There’s something so workmanlike about PD James’s writing. I can’t call to mind many writers who are quite so clear or self-effacing; she writes with so little ego. If I’m honest, I have to admit that I prefer this kind of writing to something highly stylized—there’s a wonderfully honest plainness to it: an understandability and accessibility that are possible, I think, only when a writer has great confidence in herself and her skills. So quietly authoritative is her voice that it allows her to insert any number of unlikely coincidences and subplots into the story without stretching believability. So, Adam Dalgliesh spent several summers in the seminary as a boy. So, one of the characters just happened to write down the thing that gets her killed in a diary (not a spoiler, actually!). Well, of course. In James’s hands it all seems sort of inevitable.

This is very much in the tradition of a British pre-war country house mystery, in that there’s a limited number of suspects, and the murderer must be found among them. It’s an interesting update on that concept actually, as it is profoundly concerned with elitism and tradition, and the cultural upending England has undergone since WWII, which has endangered both, for better and worse. 
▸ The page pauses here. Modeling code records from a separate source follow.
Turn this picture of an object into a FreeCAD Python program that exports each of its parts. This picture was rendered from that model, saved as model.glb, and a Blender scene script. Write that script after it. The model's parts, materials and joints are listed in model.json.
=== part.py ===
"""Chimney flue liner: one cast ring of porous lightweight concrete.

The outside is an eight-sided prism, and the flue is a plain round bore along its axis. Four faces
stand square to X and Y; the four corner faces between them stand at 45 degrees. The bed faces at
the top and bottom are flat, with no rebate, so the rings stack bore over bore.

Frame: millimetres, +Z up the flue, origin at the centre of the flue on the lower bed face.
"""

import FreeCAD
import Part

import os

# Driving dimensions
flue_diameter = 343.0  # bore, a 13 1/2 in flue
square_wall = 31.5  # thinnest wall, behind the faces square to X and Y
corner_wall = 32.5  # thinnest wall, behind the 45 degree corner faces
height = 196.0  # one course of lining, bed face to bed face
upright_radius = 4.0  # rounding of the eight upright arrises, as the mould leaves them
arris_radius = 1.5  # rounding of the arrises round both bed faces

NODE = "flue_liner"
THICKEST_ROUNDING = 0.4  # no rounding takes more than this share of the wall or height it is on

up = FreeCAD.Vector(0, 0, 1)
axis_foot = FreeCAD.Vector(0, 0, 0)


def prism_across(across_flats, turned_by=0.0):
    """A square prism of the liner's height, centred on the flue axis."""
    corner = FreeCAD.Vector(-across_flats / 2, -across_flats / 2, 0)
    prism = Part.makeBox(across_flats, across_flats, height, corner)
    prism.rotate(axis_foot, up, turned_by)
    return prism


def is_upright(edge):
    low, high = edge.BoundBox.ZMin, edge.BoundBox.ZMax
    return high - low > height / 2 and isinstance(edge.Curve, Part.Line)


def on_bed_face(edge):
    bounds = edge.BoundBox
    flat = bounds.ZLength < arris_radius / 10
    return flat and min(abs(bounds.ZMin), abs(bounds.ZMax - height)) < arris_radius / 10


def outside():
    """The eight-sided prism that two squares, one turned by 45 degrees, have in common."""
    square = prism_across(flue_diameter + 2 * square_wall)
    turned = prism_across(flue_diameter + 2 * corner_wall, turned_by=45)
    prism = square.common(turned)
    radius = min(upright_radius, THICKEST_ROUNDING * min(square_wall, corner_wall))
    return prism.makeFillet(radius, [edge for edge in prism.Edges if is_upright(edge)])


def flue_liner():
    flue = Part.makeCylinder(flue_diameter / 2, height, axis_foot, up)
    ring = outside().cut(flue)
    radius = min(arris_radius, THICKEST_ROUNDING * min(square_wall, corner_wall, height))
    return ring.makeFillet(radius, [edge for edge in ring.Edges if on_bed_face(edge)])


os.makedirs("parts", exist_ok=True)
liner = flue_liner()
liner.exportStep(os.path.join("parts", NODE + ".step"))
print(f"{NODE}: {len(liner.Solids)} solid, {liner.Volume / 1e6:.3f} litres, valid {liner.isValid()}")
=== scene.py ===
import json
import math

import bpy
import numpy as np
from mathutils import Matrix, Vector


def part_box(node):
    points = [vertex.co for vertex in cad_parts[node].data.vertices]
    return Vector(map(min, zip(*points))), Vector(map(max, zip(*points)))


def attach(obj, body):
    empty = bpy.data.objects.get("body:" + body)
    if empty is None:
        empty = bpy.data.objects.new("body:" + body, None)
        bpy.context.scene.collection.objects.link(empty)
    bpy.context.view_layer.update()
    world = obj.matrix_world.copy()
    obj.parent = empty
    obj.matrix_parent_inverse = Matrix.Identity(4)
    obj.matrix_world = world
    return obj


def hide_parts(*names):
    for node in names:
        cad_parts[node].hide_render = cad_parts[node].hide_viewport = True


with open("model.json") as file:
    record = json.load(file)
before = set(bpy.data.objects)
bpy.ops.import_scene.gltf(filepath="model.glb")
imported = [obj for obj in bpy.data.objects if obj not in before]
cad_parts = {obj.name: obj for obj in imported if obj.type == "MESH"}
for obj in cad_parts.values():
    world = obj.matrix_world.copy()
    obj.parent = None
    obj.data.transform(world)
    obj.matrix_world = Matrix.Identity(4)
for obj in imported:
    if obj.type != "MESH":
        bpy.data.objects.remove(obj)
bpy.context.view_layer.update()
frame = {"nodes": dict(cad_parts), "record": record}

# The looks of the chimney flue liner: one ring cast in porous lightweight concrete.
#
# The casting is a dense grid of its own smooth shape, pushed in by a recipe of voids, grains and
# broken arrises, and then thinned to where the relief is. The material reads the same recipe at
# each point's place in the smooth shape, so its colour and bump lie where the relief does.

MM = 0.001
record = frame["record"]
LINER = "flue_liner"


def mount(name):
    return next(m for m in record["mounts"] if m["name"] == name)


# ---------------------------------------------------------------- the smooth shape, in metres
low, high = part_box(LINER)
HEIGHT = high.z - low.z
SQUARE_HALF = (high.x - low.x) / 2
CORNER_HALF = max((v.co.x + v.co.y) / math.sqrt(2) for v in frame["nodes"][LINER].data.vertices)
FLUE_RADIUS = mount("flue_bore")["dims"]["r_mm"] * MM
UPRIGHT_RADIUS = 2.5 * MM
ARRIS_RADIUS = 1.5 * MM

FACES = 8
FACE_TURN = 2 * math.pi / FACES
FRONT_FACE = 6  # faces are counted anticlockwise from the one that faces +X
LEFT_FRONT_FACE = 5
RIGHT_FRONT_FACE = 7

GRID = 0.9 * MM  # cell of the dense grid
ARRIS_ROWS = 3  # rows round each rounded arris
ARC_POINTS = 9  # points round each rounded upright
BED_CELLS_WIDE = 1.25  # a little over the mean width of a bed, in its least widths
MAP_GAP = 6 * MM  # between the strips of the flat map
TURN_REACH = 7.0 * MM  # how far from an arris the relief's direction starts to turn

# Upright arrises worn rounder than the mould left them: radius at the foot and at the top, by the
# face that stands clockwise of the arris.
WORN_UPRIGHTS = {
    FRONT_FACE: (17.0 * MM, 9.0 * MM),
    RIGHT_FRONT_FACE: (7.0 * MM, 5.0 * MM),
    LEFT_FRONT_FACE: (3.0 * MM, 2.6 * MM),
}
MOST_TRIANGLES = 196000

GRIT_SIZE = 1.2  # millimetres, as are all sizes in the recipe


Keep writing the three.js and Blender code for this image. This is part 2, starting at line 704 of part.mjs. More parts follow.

James had me right up to the very end. I had only one real problem with this book, but it’s a bit of a doozy. Without giving anything away, I had a hard time buying the murderer’s motivations for what he had done. I’ve recently finished another of James’s books (A Certain Justice), and in both the motive for murder is quite similar, and the murderers are characters that remain rather hazy to us, but the difference in believability is enormous. In the case of Death in Holy Orders, it feels as if, at the end, James had to fit the character to the plot, rather than the plot to the characters, which gives the whole story an unfortunate mechanical quality: it fails to convince us that it’s more than a cleverly constructed puzzle, and so lacks the power to move us.